Sheboygan
Mercury
September 16, 1848
THE MALUNGEONS
We are free to confess that
we have never heard of or read of the ‘Melungeons’ before this day, and
all we know about them now is what we derive from the following
imperfect description obtained in a letter from a travelling
correspondent of the Louisville, Ky., Examiner. The letter bears
no date, but the site of the Melungen race appears to be somewhere in
Kentucky. The correspondent says;
You must know that
within ten miles of this owl's nest, there is a watering-place, known
hereabouts as 'black-water Springs.' It is situated in a narrow gorge,
scarcely half a mile wide, between Powell's Mountain and the Copper
Ridge, and is, as you may suppose, almost inaccessible. A hundred men
could defend the pass against even a Xerxian army. Now this gorge and
the tops and sides of the adjoining mountains are inhabited by a
singular species of the human animal called MELUNGENS.
The legend of their
history, which they carefully preserve, is this. A great many years
ago, these mountains were settled by a society of Portuguese
Adventurers, men and women--who came from the long-shore parts of
Virginia, that they might be freed from the restraints and drawbacks
imposed on them by any form of government. These people made themselves
friendly with the Indians and freed, as they were from every kind of
social government, they uprooted all conventional forms of society and
lived in a delightful Utopia of their own creation, trampling on the
marriage relation, despising all forms of religion, and subsisting upon
corn (the only possible product of the soil) and wild game of the
woods.

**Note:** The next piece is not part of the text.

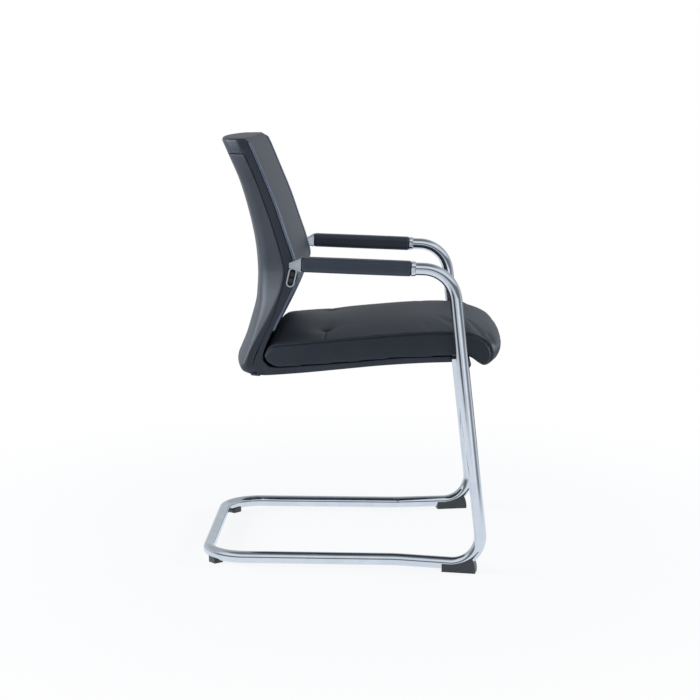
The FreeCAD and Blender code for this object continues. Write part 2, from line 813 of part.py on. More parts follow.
def make_seat_screws():
    return Part.makeCompound([hexagon_screw(seat, normal * -1.0) for seat, normal in all_strap_seats()])


def make_inner_shell():
    shell = extruded(shell_outline(-shell_half_width), -shell_half_width, shell_half_width)
    for seat, normal in all_strap_seats():
        hole = Part.makeCylinder(bolt_diameter / 2.0 + hole_clearance,
                                 strap_thickness + seat_screw_bite + bolt_clearance, seat, normal)
        shell = shell.cut(hole)
    return shell


# Glides

def front_bend_frame():
    """Origin under the front corner, the rail's heading in plan, and its sideways normal."""
    corners = side_corners()
    heading = corners[2] - corners[1]
    heading = Vector(heading.x, heading.y, 0).normalize()
    sideways = up.cross(heading).normalize()
    return Vector(corners[2].x, corners[2].y, 0), heading, sideways


def make_front_glide():
    corner, heading, sideways = front_bend_frame()
    half_width = tube_radius + glide_cheek
    reach = front_forward

    def spot(forward, height):
        return corner + heading * (forward - reach) + up * height - sideways * half_width

    rail_height = front_height + glide_cheek
    bend_start = reach - front_bend_radius * math.tan(math.radians(front_glide_saddle_angle))
    bend_centre = rail_height + front_bend_radius
    angle = math.radians(front_glide_mid_angle)
    bend_through = (bend_start + front_bend_radius * math.sin(angle),
                    bend_centre - front_bend_radius * math.cos(angle))
    edges = [straight(spot(front_glide_rear_forward, 0), spot(front_glide_toe_forward, 0)),
             arc(spot(front_glide_toe_forward, 0),
                 spot(front_glide_toe_forward - front_glide_bow, front_glide_bow_height),
                 spot(front_glide_waist_forward, front_glide_waist_height)),
             straight(spot(front_glide_waist_forward, front_glide_waist_height),
                      spot(front_glide_fin_forward, front_glide_fin_height)),
             arc(spot(front_glide_fin_forward, front_glide_fin_height), spot(*bend_through),
                 spot(bend_start, rail_height)),
             straight(spot(bend_start, rail_height), spot(front_glide_rear_forward, rail_height)),
             straight(spot(front_glide_rear_forward, rail_height), spot(front_glide_rear_forward, 0))]
    block = Part.Face(Part.Wire(edges)).extrude(sideways * (2 * half_width))
    return block.cut(bent_bar(side_corners(), side_radii, groove_radius, groove_sides))


def make_rear_glide():
    """Pad under the middle of the rear corner, with a groove that follows the tube."""
    turn = math.radians(rear_glide_turn)
    bend_forward = rear_bar_forward + rear_corner_radius
    bend_spread = rear_spread - rear_corner_radius
    centre = place(-(bend_spread + rear_corner_radius * math.sin(turn)),
                   bend_forward - rear_corner_radius * math.cos(turn), 0)
    block = Part.makeBox(rear_glide_width, rear_glide_length, rear_glide_height,
                         Vector(-rear_glide_width / 2.0, -rear_glide_length / 2.0, 0))
    upright = [edge for edge in block.Edges if abs(edge.tangentAt(edge.FirstParameter).z) > 0.9]
    block = block.makeFillet(rear_glide_corner, upright)
    block.rotate(middle, up, rear_glide_turn)
    block.translate(centre)
    return block.cut(bent_bar(base_corners(), base_radii, groove_radius, groove_sides))


# Build and export

os.makedirs("parts", exist_ok=True)

save("base_tube", bent_tube(base_corners(), base_radii))
save_sides("side_tube", bent_tube(side_corners(), side_radii))
save("seat_cross_tube", make_cross_tube())
save_sides("seat_strap", make_strap())
save("seat_screws", make_seat_screws())

ahead_of_shell = region_ahead(shell_half_width + tube_diameter * 2)
behind_shell = region_behind(shell_half_width + tube_diameter * 2)
back_cushion = make_back_cushion(behind_shell)
block_room = mount_block_blank(block_room_clearance)
save("inner_shell", make_inner_shell().cut(block_room).cut(mirrored(block_room)))
save("back_outer_shell", make_tray(ahead_of_shell))
save("back_top_cap", make_top_cap(ahead_of_shell))
save("back_cushion", back_cushion.cut(block_room).cut(mirrored(block_room)))
save("seat_cushion", make_seat_cushion())

save_sides("arm_pad", make_arm_pad())
save_both("arm_collars", make_collar())
save_sides("arm_bracket", make_bracket())
save_both("bracket_bolts", make_bracket_bolts())
save_sides("mount_block", make_mount_block())
save_both("front_glides", make_front_glide())
save_both("rear_glides", make_rear_glide())
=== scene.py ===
import json
import math

import bmesh
import bpy
import numpy as np
from mathutils import Matrix, Vector

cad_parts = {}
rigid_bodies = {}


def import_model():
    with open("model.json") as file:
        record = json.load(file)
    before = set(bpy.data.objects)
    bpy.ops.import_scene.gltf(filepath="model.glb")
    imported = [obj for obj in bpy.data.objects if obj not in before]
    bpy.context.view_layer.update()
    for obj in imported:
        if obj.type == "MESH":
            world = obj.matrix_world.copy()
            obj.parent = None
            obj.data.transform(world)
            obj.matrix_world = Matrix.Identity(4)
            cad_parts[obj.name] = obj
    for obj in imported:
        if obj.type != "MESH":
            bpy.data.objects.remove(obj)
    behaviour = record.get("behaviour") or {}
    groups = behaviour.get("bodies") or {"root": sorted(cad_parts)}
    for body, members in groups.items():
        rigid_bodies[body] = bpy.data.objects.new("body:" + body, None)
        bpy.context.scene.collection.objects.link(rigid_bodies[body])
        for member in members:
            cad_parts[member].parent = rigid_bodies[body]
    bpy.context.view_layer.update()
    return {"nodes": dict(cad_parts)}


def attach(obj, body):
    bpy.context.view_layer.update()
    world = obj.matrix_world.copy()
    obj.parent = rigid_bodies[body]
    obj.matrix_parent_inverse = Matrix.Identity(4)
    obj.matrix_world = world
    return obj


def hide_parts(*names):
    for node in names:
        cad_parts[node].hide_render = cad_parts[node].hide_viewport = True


# A cantilever visitor chair. Metres; X across (the sitter's right is -X), -Y to the front, Z up.
# Outlines are given in millimetres as "forward" (in front of the origin) and "height".

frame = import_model()
mm = 0.001
farFromSeam = 0.05


def place(spread, forward, height):
    # Points from millimetres across, forward and up: (spread, -forward, height) / 1000.
    spread, forward, height = np.broadcast_arrays(spread, forward, height)
    return np.stack([spread, -forward, height], axis=-1) * mm


def unit(vector):
    return vector / np.linalg.norm(vector, axis=-1, keepdims=True)


def turned(vector, axis, angles):
    # Rodrigues: v cos a + (k x v) sin a + k (k.v)(1 - cos a), for a column of angles.
    cosine, sine = np.cos(angles)[:, None], np.sin(angles)[:, None]
    return vector * cosine + np.cross(axis, vector) * sine + axis * np.dot(axis, vector) * (1 - cosine)


def lineValue(line, at):
    # Smooth line through (station, value) pairs: cubic Hermite, slopes from the neighbours on both sides.
    pairs = np.array(sorted(line), float)
    x, y = pairs[:, 0], pairs[:, 1]
    low, high = np.maximum(np.arange(len(x)) - 1, 0), np.minimum(np.arange(len(x)) + 1, len(x) - 1)
    slope = (y[high] - y[low]) / (x[high] - x[low])
    at = np.asarray(at, float)
    k = np.clip(np.searchsorted(x, at) - 1, 0, len(x) - 2)
    span = x[k + 1] - x[k]
    t = np.clip((at - x[k]) / span, 0, 1)
    inside = (y[k] * (1 + 2 * t) * (1 - t) ** 2 + y[k + 1] * t * t * (3 - 2 * t)
              + slope[k] * span * t * (1 - t) ** 2 - slope[k + 1] * span * t * t * (1 - t))
    beyond = slope[0] * np.minimum(at - x[0], 0) + slope[-1] * np.maximum(at - x[-1], 0)
    return inside + beyond


def smoothStep(low, high, value):
    t = np.clip((value - low) / (high - low), 0, 1)
    return t * t * (3 - 2 * t)


def cleaned(mesh, distance, outward=False, joinLevel=False):
    # Joins points closer than the distance, and turns faces outward or joins level ones where asked.
    build = bmesh.new()
    build.from_mesh(mesh)
    bmesh.ops.remove_doubles(build, verts=build.verts, dist=distance)
    if outward:
        bmesh.ops.recalc_face_normals(build, faces=build.faces)
    if joinLevel:
        bmesh.ops.dissolve_limit(build, angle_limit=math.radians(0.6), verts=build.verts, edges=build.edges)
    build.to_mesh(mesh)
    build.free()
    return mesh


def meshPiece(name, mesh):
    mesh.shade_smooth()
    piece = bpy.data.objects.new(name, mesh)
    bpy.context.scene.collection.objects.link(piece)
    return piece


def gridMesh(name, points, loop=True, ends=True):
    # Quads between neighbouring rows of points[row, column]; columns close on themselves when loop is set,
    # and each end row is closed by one face when ends is set.
    rows, columns = points.shape[:2]
    index = np.arange(rows * columns).reshape(rows, columns)
    after = np.roll(index, -1, axis=1) if loop else index[:, 1:]
    here = index if loop else index[:, :-1]
    faces = np.stack([here[:-1], after[:-1], after[1:], here[1:]], axis=-1).reshape(-1, 4).tolist()
    if ends:
        faces += [index[0][::-1].tolist(), index[-1].tolist()]
    mesh = bpy.data.meshes.new(name)
    mesh.from_pydata(points.reshape(-1, 3).tolist(), [], faces)
    return meshPiece(name, cleaned(mesh, 1e-6, outward=True))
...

These intermixed with the Indians, and subsequently their
descendants (after the advances of the whites into this part of the
state) with the negros and the whites, thus forming the present race of
Melungens. They are tall, straight, well- formed people, of a dark
copper color, with Circassian features, but wooly heads and other
similar appendages of our negro. They are privileged voters in the
state in which they live and thus, you will perceive, are accredited
citizens of the commonwealth. They are brave, but quarrelsome; and are
hospitable and generous to strangers. They have no preachers among them
and are almost without any knowledge of a Supreme Being.
They are married by
the established forms, but husband and wife separate at pleasure,
without meeting any reproach or disgrace from their friends. They are
remarkably unchaste, and want of chastity on the part of females is no
bar to their marrying. They have but little association with their
neighbors, carefully preserving their race, or class, or whatever you
may call it: and are in every respect, save they are under the state
government, a separate and distinct people. Now this is no traveller's
story. They are really what I tell you, without abating or setting down
in aught in malice. They are behind their neighbors in the arts. They
use oxen instead of horses in their agricultural attempts, and their
implements of husbandry are chiefly made by themselves of wood. They
are, without exception, poor and ignorant, but apparently happy.
In the other article published in
Littel's there is the 'story of the dance' that was omitted from this
article. Note both articles have no original date and this
identical article appears in several newspapers in the early 1900s with
no date or reference to the 1848 articles at all.